§ **Your objective**
What is wanted is an exact restatement of the lines from the one with "obj.parent = None" through the one with "points: An array", both included, and of no other lines.

● ● ● ● ● ● ●

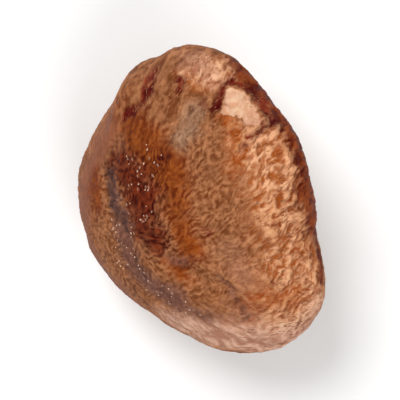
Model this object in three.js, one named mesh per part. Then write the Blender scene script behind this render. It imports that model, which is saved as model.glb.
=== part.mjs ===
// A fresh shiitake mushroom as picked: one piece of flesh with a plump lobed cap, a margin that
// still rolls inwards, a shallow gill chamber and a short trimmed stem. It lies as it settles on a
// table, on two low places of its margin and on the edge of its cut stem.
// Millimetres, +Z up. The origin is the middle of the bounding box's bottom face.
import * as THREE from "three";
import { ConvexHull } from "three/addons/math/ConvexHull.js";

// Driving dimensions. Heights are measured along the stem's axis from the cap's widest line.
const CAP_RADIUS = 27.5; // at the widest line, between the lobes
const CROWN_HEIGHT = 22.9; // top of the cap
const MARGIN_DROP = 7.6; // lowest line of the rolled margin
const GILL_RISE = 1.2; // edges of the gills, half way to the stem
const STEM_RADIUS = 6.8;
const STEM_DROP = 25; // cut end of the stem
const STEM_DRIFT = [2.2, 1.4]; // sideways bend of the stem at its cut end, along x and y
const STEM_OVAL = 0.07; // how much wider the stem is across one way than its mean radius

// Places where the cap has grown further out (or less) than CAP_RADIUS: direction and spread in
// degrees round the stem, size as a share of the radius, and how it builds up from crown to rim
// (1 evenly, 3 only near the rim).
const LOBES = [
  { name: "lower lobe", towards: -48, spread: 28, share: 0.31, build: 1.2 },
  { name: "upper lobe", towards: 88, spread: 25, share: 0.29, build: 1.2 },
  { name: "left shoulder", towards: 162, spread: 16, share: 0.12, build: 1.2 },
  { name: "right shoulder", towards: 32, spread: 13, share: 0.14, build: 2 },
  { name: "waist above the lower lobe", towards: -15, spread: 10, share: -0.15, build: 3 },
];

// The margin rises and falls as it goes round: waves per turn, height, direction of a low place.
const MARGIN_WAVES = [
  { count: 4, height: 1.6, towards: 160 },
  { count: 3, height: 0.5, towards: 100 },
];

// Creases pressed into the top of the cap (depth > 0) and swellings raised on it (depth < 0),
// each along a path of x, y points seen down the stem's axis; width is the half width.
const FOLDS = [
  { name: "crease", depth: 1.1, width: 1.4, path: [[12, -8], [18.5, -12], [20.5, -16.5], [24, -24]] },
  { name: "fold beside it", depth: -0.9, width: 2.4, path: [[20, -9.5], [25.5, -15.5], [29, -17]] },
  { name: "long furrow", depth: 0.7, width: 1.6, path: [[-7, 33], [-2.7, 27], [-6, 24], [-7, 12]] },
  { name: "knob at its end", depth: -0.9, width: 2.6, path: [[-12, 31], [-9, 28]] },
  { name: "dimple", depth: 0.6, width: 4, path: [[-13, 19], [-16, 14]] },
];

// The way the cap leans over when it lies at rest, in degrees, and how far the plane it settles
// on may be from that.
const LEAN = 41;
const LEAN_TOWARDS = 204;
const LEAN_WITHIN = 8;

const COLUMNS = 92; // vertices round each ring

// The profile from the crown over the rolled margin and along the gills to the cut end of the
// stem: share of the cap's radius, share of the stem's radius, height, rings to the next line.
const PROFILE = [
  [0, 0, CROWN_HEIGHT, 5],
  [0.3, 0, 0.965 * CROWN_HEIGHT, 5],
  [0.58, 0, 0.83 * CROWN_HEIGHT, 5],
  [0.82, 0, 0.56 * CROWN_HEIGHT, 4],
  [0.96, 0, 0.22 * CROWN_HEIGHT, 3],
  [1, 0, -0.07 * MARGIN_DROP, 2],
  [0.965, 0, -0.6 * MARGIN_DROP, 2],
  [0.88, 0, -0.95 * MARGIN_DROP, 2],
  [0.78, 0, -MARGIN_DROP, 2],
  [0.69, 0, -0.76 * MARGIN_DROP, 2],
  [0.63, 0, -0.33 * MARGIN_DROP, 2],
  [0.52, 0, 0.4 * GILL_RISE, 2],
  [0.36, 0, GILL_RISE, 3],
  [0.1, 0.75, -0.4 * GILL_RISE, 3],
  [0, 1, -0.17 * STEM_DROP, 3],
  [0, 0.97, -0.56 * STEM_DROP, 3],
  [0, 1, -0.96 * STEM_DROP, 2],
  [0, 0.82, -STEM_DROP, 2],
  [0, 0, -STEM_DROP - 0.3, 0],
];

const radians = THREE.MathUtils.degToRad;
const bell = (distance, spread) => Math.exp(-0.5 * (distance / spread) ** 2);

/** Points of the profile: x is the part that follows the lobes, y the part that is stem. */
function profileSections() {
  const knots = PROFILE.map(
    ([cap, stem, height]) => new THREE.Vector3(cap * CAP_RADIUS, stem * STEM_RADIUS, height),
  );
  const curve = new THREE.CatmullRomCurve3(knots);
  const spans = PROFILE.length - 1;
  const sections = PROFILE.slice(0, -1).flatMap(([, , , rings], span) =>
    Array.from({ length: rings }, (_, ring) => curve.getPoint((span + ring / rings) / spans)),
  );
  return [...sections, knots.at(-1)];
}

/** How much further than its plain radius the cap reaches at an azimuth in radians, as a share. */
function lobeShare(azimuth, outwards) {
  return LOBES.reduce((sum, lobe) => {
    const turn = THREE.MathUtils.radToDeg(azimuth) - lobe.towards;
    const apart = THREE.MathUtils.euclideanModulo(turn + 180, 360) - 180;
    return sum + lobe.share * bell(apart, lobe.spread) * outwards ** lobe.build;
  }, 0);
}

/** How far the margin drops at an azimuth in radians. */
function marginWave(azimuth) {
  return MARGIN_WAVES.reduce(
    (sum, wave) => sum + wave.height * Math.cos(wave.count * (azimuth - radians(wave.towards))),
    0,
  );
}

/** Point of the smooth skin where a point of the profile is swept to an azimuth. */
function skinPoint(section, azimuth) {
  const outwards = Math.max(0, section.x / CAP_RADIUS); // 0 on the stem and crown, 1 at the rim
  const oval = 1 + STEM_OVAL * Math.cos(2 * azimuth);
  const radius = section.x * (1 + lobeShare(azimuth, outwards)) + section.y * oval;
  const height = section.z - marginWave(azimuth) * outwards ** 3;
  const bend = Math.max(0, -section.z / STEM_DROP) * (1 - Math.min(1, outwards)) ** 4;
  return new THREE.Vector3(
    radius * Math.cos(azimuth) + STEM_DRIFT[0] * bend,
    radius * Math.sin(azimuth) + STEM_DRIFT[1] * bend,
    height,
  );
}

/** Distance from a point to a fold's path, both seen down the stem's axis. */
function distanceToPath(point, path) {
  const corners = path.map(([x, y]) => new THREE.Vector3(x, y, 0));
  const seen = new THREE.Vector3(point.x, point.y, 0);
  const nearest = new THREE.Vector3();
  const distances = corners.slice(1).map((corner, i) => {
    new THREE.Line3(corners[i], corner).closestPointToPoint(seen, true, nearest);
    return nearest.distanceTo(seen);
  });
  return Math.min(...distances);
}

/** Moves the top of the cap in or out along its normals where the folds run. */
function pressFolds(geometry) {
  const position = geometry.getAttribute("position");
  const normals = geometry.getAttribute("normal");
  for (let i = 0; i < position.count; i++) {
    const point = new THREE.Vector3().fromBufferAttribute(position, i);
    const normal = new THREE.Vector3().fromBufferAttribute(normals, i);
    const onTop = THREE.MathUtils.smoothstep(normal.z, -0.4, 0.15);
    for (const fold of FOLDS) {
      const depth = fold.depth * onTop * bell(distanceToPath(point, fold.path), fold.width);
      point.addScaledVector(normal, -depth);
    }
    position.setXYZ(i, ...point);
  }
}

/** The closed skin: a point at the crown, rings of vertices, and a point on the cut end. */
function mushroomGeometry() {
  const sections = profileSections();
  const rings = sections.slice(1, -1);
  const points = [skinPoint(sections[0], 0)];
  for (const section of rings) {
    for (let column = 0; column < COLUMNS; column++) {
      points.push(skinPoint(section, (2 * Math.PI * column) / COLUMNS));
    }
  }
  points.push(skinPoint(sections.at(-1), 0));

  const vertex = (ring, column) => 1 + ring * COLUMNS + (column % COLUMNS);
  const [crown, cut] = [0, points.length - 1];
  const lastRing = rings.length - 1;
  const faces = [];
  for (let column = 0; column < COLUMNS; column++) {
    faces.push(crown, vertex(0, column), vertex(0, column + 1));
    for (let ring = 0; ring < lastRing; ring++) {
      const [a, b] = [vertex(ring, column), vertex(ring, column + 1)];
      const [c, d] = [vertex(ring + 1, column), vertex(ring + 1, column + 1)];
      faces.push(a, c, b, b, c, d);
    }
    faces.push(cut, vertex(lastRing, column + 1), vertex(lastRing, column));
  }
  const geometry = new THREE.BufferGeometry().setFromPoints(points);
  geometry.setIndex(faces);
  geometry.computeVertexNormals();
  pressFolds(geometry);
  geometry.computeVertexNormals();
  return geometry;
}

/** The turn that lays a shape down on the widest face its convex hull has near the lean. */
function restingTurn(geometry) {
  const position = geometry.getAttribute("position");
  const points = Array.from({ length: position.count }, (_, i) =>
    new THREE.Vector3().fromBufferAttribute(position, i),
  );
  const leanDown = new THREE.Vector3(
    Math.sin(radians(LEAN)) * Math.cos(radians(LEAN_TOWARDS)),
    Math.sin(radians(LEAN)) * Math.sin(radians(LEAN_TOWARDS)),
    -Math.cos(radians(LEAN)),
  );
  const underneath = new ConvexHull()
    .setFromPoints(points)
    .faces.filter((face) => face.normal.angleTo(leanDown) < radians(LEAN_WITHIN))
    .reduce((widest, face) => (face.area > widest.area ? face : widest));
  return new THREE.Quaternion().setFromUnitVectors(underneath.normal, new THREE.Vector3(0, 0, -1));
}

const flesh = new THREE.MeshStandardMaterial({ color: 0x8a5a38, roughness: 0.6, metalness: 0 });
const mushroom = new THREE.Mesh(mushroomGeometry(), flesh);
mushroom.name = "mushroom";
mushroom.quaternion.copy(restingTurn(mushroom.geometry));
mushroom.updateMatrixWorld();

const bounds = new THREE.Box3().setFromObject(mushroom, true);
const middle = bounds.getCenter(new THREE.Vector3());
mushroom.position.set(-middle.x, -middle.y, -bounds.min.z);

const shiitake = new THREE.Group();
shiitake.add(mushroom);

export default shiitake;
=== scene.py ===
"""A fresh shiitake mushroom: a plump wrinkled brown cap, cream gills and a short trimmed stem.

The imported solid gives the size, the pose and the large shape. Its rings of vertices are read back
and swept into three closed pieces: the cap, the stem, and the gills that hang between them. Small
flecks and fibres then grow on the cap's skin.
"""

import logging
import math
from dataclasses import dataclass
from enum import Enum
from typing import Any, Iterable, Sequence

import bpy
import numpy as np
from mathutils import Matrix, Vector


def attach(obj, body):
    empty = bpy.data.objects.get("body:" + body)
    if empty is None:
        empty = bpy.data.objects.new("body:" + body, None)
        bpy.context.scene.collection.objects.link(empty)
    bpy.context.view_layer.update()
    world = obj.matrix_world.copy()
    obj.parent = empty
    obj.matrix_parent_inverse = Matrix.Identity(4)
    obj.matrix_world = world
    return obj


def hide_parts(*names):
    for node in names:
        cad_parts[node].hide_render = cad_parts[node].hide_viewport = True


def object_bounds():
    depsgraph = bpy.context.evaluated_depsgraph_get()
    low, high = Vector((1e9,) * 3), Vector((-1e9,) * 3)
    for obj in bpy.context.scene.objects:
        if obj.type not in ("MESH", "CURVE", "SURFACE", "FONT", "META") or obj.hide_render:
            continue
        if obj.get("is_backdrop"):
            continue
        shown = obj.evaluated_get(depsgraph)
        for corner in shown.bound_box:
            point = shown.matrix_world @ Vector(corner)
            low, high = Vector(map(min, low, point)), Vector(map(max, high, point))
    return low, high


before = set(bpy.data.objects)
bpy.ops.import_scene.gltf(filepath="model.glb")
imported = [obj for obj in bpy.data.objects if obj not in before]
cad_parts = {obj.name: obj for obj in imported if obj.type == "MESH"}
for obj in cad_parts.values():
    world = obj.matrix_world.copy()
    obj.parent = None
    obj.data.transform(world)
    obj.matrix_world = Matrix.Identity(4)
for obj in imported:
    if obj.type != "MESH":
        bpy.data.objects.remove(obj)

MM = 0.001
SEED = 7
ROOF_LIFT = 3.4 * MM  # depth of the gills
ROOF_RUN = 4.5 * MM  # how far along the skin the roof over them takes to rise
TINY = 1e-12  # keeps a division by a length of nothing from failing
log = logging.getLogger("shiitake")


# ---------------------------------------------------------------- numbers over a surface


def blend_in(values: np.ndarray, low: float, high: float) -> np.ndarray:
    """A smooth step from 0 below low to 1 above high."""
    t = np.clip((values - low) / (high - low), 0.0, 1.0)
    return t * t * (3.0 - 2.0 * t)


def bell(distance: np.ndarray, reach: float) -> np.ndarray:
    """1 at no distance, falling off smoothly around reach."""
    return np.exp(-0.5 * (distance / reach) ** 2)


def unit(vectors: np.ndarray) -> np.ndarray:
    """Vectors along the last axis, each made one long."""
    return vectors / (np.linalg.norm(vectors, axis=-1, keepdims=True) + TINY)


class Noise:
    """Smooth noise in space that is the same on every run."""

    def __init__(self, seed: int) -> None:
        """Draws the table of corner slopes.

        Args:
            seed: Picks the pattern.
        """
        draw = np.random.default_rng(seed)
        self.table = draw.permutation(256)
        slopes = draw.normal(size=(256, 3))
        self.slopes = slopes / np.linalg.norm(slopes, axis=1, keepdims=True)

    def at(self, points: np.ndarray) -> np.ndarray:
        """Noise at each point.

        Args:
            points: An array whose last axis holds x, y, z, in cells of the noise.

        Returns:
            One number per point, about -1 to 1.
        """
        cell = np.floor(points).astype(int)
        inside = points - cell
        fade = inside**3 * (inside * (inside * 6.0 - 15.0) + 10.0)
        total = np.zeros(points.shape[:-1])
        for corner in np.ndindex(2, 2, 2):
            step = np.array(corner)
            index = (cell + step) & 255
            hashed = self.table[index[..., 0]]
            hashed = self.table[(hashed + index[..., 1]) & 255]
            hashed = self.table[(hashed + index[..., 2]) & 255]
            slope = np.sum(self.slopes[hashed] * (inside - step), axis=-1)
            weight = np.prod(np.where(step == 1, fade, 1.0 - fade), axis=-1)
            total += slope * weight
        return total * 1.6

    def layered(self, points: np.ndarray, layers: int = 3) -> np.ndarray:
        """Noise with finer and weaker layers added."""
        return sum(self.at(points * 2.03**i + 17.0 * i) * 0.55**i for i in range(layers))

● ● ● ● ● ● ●

§ **Full response**
    obj.parent = None
    obj.data.transform(world)
    obj.matrix_world = Matrix.Identity(4)
for obj in imported:
    if obj.type != "MESH":
        bpy.data.objects.remove(obj)

MM = 0.001
SEED = 7
ROOF_LIFT = 3.4 * MM  # depth of the gills
ROOF_RUN = 4.5 * MM  # how far along the skin the roof over them takes to rise
TINY = 1e-12  # keeps a division by a length of nothing from failing
log = logging.getLogger("shiitake")


# ---------------------------------------------------------------- numbers over a surface


def blend_in(values: np.ndarray, low: float, high: float) -> np.ndarray:
    """A smooth step from 0 below low to 1 above high."""
    t = np.clip((values - low) / (high - low), 0.0, 1.0)
    return t * t * (3.0 - 2.0 * t)


def bell(distance: np.ndarray, reach: float) -> np.ndarray:
    """1 at no distance, falling off smoothly around reach."""
    return np.exp(-0.5 * (distance / reach) ** 2)


def unit(vectors: np.ndarray) -> np.ndarray:
    """Vectors along the last axis, each made one long."""
    return vectors / (np.linalg.norm(vectors, axis=-1, keepdims=True) + TINY)


class Noise:
    """Smooth noise in space that is the same on every run."""

    def __init__(self, seed: int) -> None:
        """Draws the table of corner slopes.

        Args:
            seed: Picks the pattern.
        """
        draw = np.random.default_rng(seed)
        self.table = draw.permutation(256)
        slopes = draw.normal(size=(256, 3))
        self.slopes = slopes / np.linalg.norm(slopes, axis=1, keepdims=True)

    def at(self, points: np.ndarray) -> np.ndarray:
        """Noise at each point.

        Args:
            points: An array whose last axis holds x, y, z, in cells of the noise.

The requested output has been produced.